----- Records to process
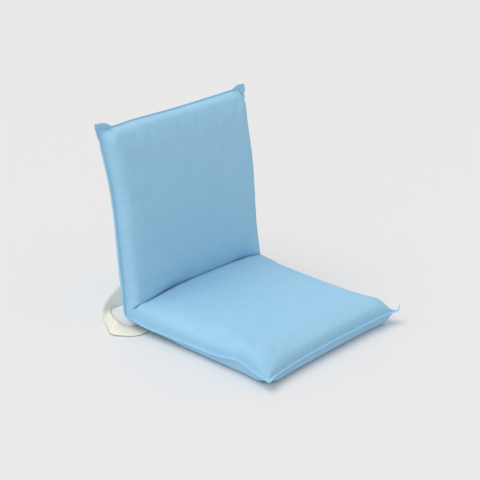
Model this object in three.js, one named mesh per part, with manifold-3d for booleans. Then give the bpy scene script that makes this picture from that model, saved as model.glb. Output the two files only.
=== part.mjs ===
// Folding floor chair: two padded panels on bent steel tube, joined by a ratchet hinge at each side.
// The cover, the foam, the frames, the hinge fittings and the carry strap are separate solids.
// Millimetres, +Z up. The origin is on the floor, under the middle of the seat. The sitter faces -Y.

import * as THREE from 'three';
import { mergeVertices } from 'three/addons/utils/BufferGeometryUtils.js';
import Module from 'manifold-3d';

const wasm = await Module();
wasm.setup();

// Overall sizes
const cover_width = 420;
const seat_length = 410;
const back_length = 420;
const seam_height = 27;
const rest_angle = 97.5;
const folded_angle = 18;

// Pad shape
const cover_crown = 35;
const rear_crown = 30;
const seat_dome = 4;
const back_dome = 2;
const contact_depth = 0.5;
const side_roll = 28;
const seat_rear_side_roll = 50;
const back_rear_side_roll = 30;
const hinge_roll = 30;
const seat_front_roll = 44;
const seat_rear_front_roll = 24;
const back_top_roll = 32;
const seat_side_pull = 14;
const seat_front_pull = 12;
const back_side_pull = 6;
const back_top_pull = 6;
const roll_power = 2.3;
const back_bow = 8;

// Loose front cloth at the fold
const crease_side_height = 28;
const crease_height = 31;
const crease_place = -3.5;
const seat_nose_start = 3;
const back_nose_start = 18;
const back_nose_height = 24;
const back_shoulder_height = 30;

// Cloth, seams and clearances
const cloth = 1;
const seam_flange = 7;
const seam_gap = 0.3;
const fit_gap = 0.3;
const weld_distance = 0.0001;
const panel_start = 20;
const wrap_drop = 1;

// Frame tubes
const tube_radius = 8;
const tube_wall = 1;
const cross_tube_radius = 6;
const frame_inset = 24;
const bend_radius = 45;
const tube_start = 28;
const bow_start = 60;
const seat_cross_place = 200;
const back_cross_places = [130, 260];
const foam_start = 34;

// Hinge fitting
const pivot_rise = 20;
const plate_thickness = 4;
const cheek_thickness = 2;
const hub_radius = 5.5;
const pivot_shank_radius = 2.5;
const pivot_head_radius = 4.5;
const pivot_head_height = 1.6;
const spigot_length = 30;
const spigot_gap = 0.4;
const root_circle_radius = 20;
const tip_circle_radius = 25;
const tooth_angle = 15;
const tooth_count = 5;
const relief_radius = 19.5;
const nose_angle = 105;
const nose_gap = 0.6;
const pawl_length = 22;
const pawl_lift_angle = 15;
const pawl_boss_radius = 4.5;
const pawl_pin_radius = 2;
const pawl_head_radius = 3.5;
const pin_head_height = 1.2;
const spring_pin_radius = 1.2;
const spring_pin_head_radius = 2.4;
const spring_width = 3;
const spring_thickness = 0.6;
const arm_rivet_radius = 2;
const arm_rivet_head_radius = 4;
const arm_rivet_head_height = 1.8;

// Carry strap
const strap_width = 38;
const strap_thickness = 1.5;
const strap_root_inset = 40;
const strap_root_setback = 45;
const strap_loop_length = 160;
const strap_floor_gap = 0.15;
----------
----- Records to process
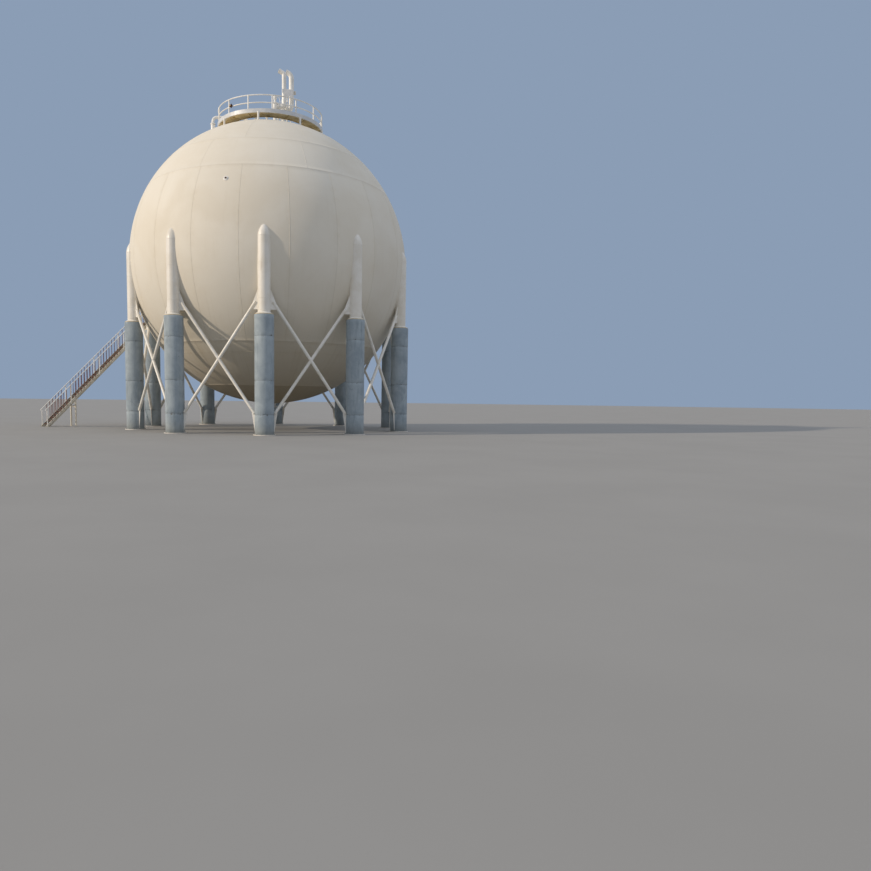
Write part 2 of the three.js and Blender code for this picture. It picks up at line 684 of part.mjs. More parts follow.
----------
- _Requirements_
Retype verbatim the lines that run from the line containing "Model this object" to the line containing "const folded_angle = 18;", both inclusive, and no others.

- _Exercise answer_
Model this object in three.js, one named mesh per part, with manifold-3d for booleans. Then give the bpy scene script that makes this picture from that model, saved as model.glb. Output the two files only.
=== part.mjs ===
// Folding floor chair: two padded panels on bent steel tube, joined by a ratchet hinge at each side.
// The cover, the foam, the frames, the hinge fittings and the carry strap are separate solids.
// Millimetres, +Z up. The origin is on the floor, under the middle of the seat. The sitter faces -Y.

import * as THREE from 'three';
import { mergeVertices } from 'three/addons/utils/BufferGeometryUtils.js';
import Module from 'manifold-3d';

const wasm = await Module();
wasm.setup();

// Overall sizes
const cover_width = 420;
const seat_length = 410;
const back_length = 420;
const seam_height = 27;
const rest_angle = 97.5;
const folded_angle = 18;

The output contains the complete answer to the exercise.